▶ [Raw data]:
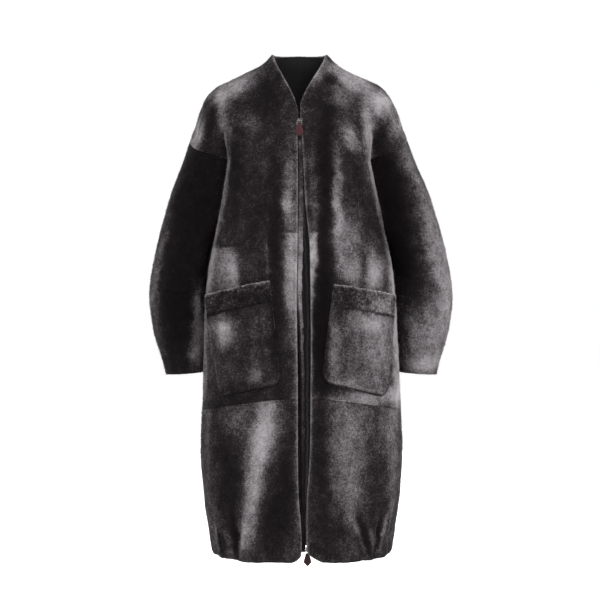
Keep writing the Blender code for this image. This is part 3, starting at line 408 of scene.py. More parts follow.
rowLines = fineLines(cut["hem"], cloth["rowSteps"], (0, cut["drop"], cut["underarm"], cut["skirt"], cut["hem"]))
halfSeams = 0, cut["crease"], cut["shoulder"], cut["side"], cut["backCrease"]
halfLines = fineLines(cut["half"], cloth["colSteps"], halfSeams)
colLines = np.concatenate([halfLines, 2 * cut["half"] - halfLines[::-1][1:]])


def sideOfRow(row, side):
    runs = rowRuns(row)
    past = runs[0][1 : form["pastCentre"]][::-1] * (-1, 1, 1)
    line = np.concatenate([past, runs[0]])
    steps = distances(line[:, :2])
    steps -= steps[len(past)]
    z = runs[0][0, 2]
    edges = between(edgeTable, z)
    fromCentre = float(((edges.left if side > 0 else edges.right) - leanAt(z)) * side)
    start = np.interp(fromCentre, line[:, 0], steps)
    shares = halfLines[halfLines <= cut["crease"]] / cut["crease"]
    places = start + (steps[-1] - start) * shares
    parts = [np.stack([np.interp(places, steps, line[:, i]) for i in range(3)], axis=1)]
    stops = cut["crease"], cut["side"], cut["backCrease"], cut["half"]
    for run, first, last in zip(runs[1:], stops, stops[1:]):
        within = halfLines[(halfLines > first) & (halfLines <= last)]
        parts.append(pointsAt(run, (within - first) / (last - first)))
    points = np.concatenate(parts)
    around = start + distances(points[:, :2])
    points[:, 0] *= side
    points[:, 0] += leanAt(points[:, 2])
    return points, around * side


def gridNormals(points):
    down, across = np.gradient(points, axis=0), np.gradient(points, axis=1)
    normals = np.cross(down, across)
    return normals / np.maximum(np.linalg.norm(normals, axis=2, keepdims=True), 1e-12)


def strokes(table, u, v, unitU=1.0, unitV=1.0):
    # how far the creases push the cloth out at (u, v), each measured in its unit
    total = np.zeros_like(u)
    for stroke in table.values():
        fromU, toU = stroke.fromAt * unitU, stroke.toAt * unitU
        fromV, toV = stroke.fromZ * unitV, stroke.toZ * unitV
        length = math.hypot(toU - fromU, toV - fromV)
        wayU, wayV = (toU - fromU) / length, (toV - fromV) / length
        du, dv = u * unitU - fromU, v * unitV - fromV
        along = (du * wayU + dv * wayV) / length
        off = np.abs(dv * wayU - du * wayV)
        fade = smoothStep(0.0, form["creaseFades"][0], along) * (1.0 - smoothStep(form["creaseFades"][1], 1.0, along))
        total += stroke.out * fade * np.exp(-((off / (stroke.width * unitU)) ** 2))
    return total


def hangOut(around, z):
    total = np.zeros_like(around)
    for fold in hangs.values():
        down = np.clip((fold.topZ - z) / (fold.topZ - fold.lowZ), 0.0, 1.0)
        centre = fold.topAt + (fold.lowAt - fold.topAt) * down
        strength = smoothStep(0.0, form["hangFades"], down)
        total += fold.out * strength * np.exp(-(((around - centre) / fold.width) ** 2))
    return total


def noiseAt(points, size, seed):
    flat = points.reshape(-1, 3) / size + seed
    return np.array([noise.noise(Vector(spot)) for spot in flat]).reshape(points.shape[:-1])


def unevenness(points):
    total = surface["sag"] * noiseAt(points, surface["sagSize"], form["seedSag"])
    total += surface["dent"] * noiseAt(points, surface["dentSize"], form["seedDent"])
    return total + surface["tuft"] * noiseAt(points, surface["tuftSize"], form["seedTuft"])


def blurred(field, passes):
    # evened out over the neighbouring grid points, its rim along itself only
    for _ in range(passes):
        for axis in (0, 1):
            field = np.moveaxis(field, axis, 0).copy()
            field[1:-1] = 0.25 * field[:-2] + 0.5 * field[1:-1] + 0.25 * field[2:]
            field = np.moveaxis(field, 0, axis)
    return field


def makeBodyGrid():
    left = [sideOfRow(row, 1) for row in rowLines]
    right = [sideOfRow(row, -1) for row in rowLines]
    points = np.array([np.concatenate([a[0], b[0][::-1][1:]]) for a, b in zip(left, right)])
    around = np.array([np.concatenate([a[1], b[1][::-1][1:]]) for a, b in zip(left, right)])
    outward = gridNormals(points) * (1, 1, 0)
    outward /= np.maximum(np.linalg.norm(outward, axis=2, keepdims=True), 1e-9)
    turned = indexOf(rowLines, form["turnedUp"])
    outward[turned:] = outward[turned]
    hung = hangOut(around, points[:, :, 2])
    # behind, distances are counted on round past centre back, for the creases that cross it
    wrapped = np.where(around < 0, around + form["girth"], around)
    creased = strokes(creases, around, points[:, :, 2]) + strokes(backCreases, wrapped, points[:, :, 2])
    # the hide side follows the folds, and the creases only softly
    softly = np.minimum(blurred(creased, form["underBlur"]), creased + cloth["wall"] - form["leastWall"])
    under = points + outward * (hung + softly)[:, :, None]
    points = points + outward * (hung + creased)[:, :, None]
    points = points + gridNormals(points) * unevenness(points)[:, :, None]
    return points, gridNormals(points), around, under, gridNormals(under)


def armholeLoop(side):
    # grid places from under the arm up the front crease, over the arm and down the back, and their sleeve columns
    under, drop, front, back, seam = (cut[key] for key in ("underarm", "drop", "crease", "backCrease", "side"))
    loop = [(under, x) for x in halfLines[(halfLines > front) & (halfLines <= seam)][::-1]]
    loop += [(x, front) for x in rowLines[(rowLines > drop) & (rowLines <= under)][::-1]]
    loop += [(drop, x) for x in halfLines[(halfLines >= front) & (halfLines < back)]]
    loop += [(x, back) for x in rowLines[(rowLines >= drop) & (rowLines < under)]]
    loop += [(under, x) for x in halfLines[(halfLines >= seam) & (halfLines <= back)][::-1]]
    marks = np.concatenate([[0.0], np.cumsum(np.abs(np.diff(np.array(loop), axis=0)).sum(axis=1))])
    places = []
    for row, col in loop:
        places.append((indexOf(rowLines, row), indexOf(colLines, col if side > 0 else 2 * cut["half"] - col)))
    return places, marks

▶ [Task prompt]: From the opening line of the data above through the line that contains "return points, around * side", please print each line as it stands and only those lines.

▶ [Task solution]:
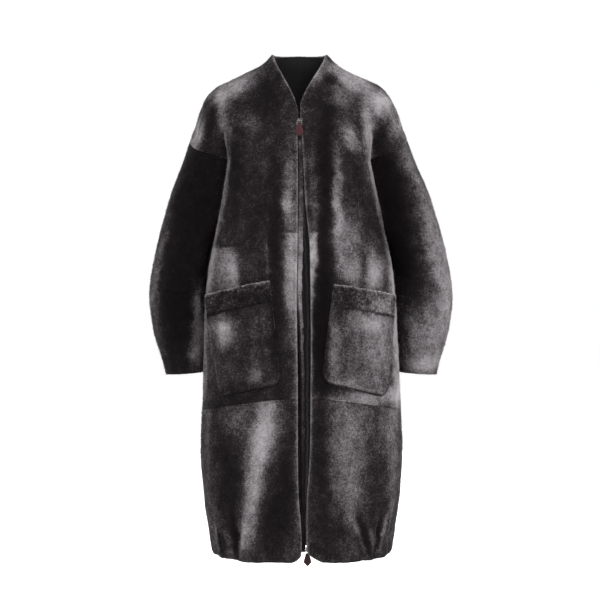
Keep writing the Blender code for this image. This is part 3, starting at line 408 of scene.py. More parts follow.
rowLines = fineLines(cut["hem"], cloth["rowSteps"], (0, cut["drop"], cut["underarm"], cut["skirt"], cut["hem"]))
halfSeams = 0, cut["crease"], cut["shoulder"], cut["side"], cut["backCrease"]
halfLines = fineLines(cut["half"], cloth["colSteps"], halfSeams)
colLines = np.concatenate([halfLines, 2 * cut["half"] - halfLines[::-1][1:]])


def sideOfRow(row, side):
    runs = rowRuns(row)
    past = runs[0][1 : form["pastCentre"]][::-1] * (-1, 1, 1)
    line = np.concatenate([past, runs[0]])
    steps = distances(line[:, :2])
    steps -= steps[len(past)]
    z = runs[0][0, 2]
    edges = between(edgeTable, z)
    fromCentre = float(((edges.left if side > 0 else edges.right) - leanAt(z)) * side)
    start = np.interp(fromCentre, line[:, 0], steps)
    shares = halfLines[halfLines <= cut["crease"]] / cut["crease"]
    places = start + (steps[-1] - start) * shares
    parts = [np.stack([np.interp(places, steps, line[:, i]) for i in range(3)], axis=1)]
    stops = cut["crease"], cut["side"], cut["backCrease"], cut["half"]
    for run, first, last in zip(runs[1:], stops, stops[1:]):
        within = halfLines[(halfLines > first) & (halfLines <= last)]
        parts.append(pointsAt(run, (within - first) / (last - first)))
    points = np.concatenate(parts)
    around = start + distances(points[:, :2])
    points[:, 0] *= side
    points[:, 0] += leanAt(points[:, 2])
    return points, around * side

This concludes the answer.